* **EXERCISE DETAILS**
Go through the material below and copy each line where the word "with" appears.

* **EXERCISE DATA**
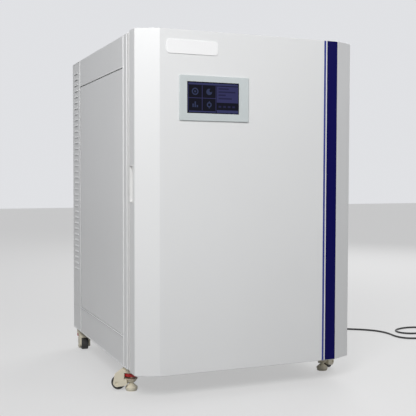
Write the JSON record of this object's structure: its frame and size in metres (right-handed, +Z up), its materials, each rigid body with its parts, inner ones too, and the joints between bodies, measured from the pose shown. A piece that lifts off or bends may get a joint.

---

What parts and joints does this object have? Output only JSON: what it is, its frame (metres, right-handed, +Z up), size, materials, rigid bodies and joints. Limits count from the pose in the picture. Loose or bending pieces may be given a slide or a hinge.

==

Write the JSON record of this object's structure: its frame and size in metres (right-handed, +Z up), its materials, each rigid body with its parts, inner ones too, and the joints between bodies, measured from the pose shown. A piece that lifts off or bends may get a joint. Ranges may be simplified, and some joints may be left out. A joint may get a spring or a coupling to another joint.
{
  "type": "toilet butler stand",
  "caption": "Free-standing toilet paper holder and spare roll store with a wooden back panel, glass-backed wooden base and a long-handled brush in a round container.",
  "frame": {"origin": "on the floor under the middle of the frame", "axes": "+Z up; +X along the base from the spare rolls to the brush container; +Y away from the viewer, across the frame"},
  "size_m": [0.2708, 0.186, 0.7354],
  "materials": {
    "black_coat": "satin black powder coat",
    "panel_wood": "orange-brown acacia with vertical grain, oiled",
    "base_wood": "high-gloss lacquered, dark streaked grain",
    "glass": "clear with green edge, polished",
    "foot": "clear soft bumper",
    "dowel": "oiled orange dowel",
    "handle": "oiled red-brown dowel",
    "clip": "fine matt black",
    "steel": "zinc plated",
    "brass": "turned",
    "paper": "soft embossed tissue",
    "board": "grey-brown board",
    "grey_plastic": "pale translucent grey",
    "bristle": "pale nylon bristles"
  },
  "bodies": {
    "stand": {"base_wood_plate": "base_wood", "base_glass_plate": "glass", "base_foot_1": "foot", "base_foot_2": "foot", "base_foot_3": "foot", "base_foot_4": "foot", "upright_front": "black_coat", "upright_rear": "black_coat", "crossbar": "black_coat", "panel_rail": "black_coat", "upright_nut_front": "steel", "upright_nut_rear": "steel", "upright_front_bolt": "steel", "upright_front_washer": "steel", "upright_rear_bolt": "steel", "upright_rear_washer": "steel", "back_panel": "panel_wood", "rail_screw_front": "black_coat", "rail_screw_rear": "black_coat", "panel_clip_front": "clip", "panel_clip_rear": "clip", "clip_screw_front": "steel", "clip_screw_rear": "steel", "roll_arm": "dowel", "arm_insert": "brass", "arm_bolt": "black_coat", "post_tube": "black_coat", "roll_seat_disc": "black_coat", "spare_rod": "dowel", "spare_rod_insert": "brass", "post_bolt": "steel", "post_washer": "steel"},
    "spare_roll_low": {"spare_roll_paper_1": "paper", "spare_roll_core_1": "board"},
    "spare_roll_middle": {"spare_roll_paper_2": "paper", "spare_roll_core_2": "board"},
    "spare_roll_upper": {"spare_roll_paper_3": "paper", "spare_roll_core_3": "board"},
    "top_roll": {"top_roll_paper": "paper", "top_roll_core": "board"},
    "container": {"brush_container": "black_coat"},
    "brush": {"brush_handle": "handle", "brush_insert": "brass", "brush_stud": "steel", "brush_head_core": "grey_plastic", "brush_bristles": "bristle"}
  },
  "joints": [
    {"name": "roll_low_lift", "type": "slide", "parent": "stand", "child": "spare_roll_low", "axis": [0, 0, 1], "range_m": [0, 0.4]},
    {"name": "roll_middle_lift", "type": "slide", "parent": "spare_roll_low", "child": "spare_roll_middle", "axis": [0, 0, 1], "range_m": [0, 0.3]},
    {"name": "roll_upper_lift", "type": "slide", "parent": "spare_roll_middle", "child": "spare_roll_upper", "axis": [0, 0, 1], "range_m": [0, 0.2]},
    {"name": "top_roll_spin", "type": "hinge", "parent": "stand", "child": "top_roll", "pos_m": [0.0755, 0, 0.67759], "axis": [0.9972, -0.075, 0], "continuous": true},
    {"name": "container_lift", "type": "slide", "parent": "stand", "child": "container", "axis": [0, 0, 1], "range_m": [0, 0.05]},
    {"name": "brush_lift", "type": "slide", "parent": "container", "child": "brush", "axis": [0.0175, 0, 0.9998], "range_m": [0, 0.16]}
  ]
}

* **TASK OUTPUT**
Write the JSON record of this object's structure: its frame and size in metres (right-handed, +Z up), its materials, each rigid body with its parts, inner ones too, and the joints between bodies, measured from the pose shown. A piece that lifts off or bends may get a joint.
Write the JSON record of this object's structure: its frame and size in metres (right-handed, +Z up), its materials, each rigid body with its parts, inner ones too, and the joints between bodies, measured from the pose shown. A piece that lifts off or bends may get a joint. Ranges may be simplified, and some joints may be left out. A joint may get a spring or a coupling to another joint.
  "caption": "Free-standing toilet paper holder and spare roll store with a wooden back panel, glass-backed wooden base and a long-handled brush in a round container.",
    "panel_wood": "orange-brown acacia with vertical grain, oiled",
    "glass": "clear with green edge, polished",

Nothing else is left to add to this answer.